--- Begin Given material ---

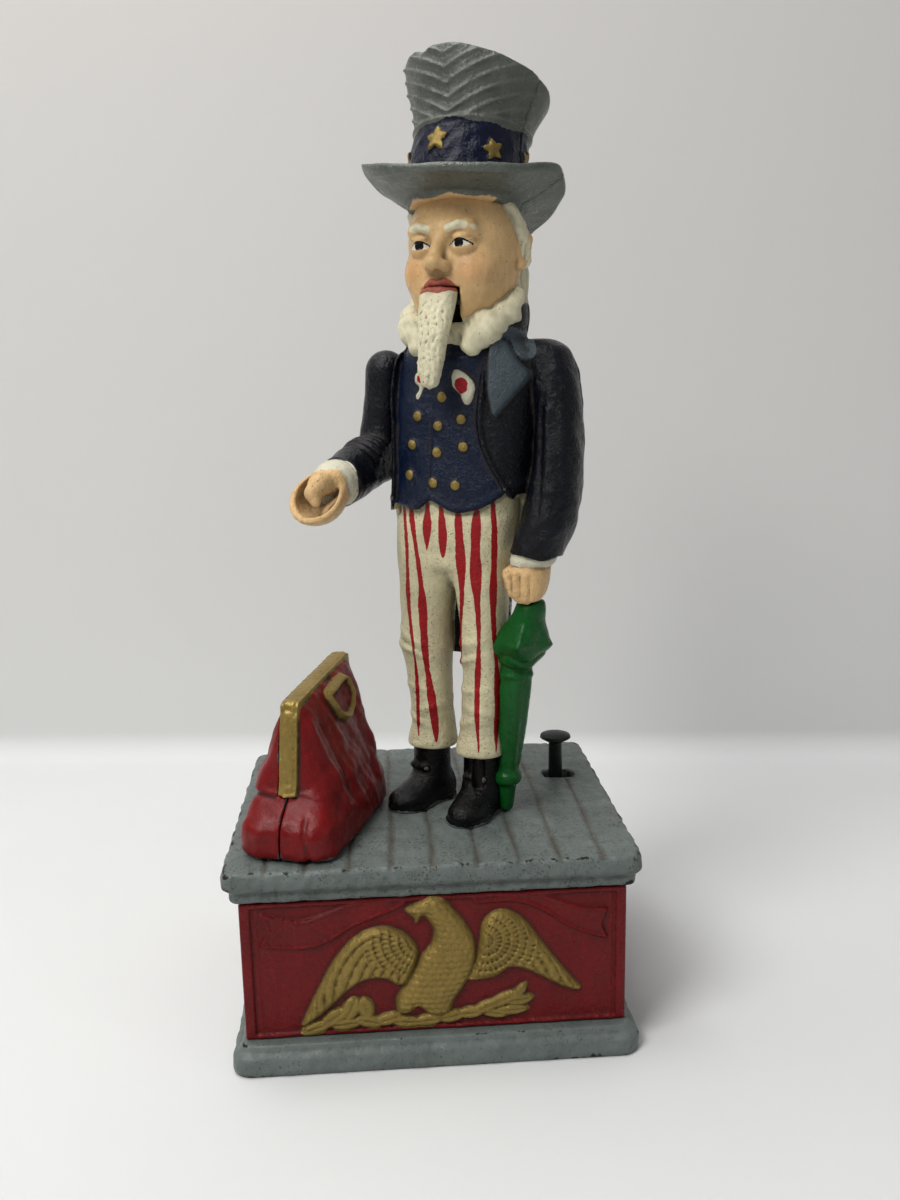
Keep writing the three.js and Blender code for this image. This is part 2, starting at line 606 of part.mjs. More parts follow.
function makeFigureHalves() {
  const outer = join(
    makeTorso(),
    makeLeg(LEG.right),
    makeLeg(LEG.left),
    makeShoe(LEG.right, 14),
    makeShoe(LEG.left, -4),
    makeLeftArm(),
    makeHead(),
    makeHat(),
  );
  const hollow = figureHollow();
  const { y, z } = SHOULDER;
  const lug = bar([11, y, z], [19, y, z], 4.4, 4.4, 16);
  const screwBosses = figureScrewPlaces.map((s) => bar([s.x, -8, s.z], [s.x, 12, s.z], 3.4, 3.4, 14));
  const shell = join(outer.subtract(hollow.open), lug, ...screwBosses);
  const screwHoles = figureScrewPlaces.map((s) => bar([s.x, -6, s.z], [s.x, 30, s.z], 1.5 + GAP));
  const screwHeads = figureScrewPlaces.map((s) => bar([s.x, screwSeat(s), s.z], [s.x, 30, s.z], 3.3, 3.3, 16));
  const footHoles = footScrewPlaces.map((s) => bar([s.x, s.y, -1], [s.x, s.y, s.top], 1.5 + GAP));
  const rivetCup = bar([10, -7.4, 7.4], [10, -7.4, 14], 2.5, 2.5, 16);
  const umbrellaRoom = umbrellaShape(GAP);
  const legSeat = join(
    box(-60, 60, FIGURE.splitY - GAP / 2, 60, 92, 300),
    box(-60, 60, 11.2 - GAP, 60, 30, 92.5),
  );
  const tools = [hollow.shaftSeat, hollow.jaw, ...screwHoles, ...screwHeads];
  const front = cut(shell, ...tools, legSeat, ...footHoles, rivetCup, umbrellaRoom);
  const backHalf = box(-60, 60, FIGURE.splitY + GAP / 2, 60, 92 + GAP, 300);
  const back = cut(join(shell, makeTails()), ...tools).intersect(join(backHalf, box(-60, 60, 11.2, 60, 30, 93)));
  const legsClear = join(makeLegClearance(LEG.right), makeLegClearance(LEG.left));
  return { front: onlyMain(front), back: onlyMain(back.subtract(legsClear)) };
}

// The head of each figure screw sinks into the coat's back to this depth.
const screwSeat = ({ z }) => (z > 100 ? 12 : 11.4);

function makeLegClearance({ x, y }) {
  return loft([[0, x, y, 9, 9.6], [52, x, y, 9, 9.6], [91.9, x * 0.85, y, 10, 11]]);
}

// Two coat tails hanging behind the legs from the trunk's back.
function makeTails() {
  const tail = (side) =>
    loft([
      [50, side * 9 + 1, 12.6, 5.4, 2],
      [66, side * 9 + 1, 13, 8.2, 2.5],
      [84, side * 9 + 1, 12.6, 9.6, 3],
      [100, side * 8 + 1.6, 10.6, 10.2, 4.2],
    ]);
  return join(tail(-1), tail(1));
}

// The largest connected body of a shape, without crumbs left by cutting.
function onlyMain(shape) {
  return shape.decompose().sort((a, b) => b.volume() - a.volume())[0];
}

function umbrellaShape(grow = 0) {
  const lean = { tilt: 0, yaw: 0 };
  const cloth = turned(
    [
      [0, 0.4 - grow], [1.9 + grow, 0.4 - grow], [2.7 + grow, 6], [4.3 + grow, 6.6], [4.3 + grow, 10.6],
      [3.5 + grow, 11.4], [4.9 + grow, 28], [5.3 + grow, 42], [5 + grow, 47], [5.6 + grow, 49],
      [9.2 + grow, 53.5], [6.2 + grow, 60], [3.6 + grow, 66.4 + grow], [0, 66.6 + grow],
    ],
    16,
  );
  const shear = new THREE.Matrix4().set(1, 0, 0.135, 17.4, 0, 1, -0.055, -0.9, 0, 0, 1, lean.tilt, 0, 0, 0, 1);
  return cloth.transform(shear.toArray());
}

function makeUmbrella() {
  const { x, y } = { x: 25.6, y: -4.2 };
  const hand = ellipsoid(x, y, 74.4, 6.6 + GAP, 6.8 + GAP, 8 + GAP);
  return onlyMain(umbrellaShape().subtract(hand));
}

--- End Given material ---

→ **Task description**
Copy every line above that holds the word "this".

→ **The answer**
Keep writing the three.js and Blender code for this image. This is part 2, starting at line 606 of part.mjs. More parts follow.
// The head of each figure screw sinks into the coat's back to this depth.